After producing 200 million barrels of oil from beneath the North Sea over 17 years, the 110,000-tonne Maureen Alpha platform was removed from the bed, in late June, and refloated in a 60-hour operation, to be returned to land. The 241-m-tall steel gravity structure had been "uniquely" engineered to allow possible reuse, according to the owner, though chances of finding a buyer with the same needs seem remote.

UNIQUE Design allowed for refloating. (Photo courtesy of Niki Photography Limited)

At the deep sea site 260 kilometers from Scotland, where the platform was built, workers with Norwegian recovery contractor Aker Offshore Partner A/S, Oslo, injected water under the bearing pads of three huge storage cylinders, which support the structure, to unstick them from the bottom. At the same time, they deballasted the cylinders by pumping in nitrogen to expel sea water, causing the structure to float with a 55-m draft.

"She came up smooth as a nut," says Lynnda Robson, spokeswoman for field operator Phillips Petroleum Co. U.K. Ltd., Aberdeen. A fraction of the expected water pressure was needed to loosen the structure, she adds. After being towed to a deep fjord near Bergen, Norway, for cleaning and examination, the platform will await a buyer or disposal. A decision is due this year. Aker's contract includes an option to cut up the platform for reuse or scrapping, says spokesman Torbjørn Andersen.

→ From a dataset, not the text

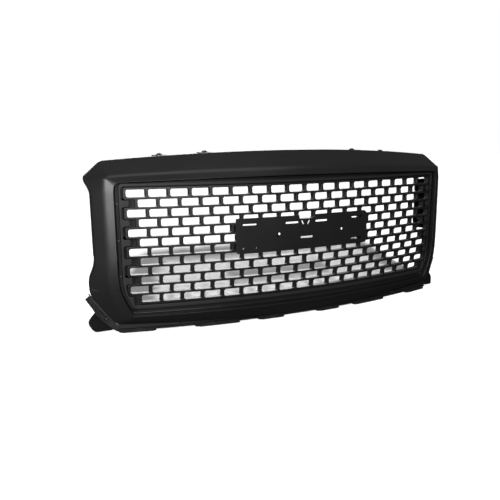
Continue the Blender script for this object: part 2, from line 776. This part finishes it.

Associated equipment, including a 142-m-high vertical column, used to load tankers, is also being removed from the sea. The 2.3-km-long pipeline connecting it to the platform will remain, having been cleaned by the operator. Aker's $10 million contract, not including demolition, represents just under 5% of money spent in studies and surveys by the operator in preparing for the refloat since 1993, says Robson.

Towed out in November 1982, the platform includes a 119-m-high, tripod gravity base with 75-m-high steel, 25.6-m-dia storage cylinders attached to each leg. Its retrieval was in line with the U.K.'s May 2000 decommissioning guidelines, confirms Dept. of Trade and Industry.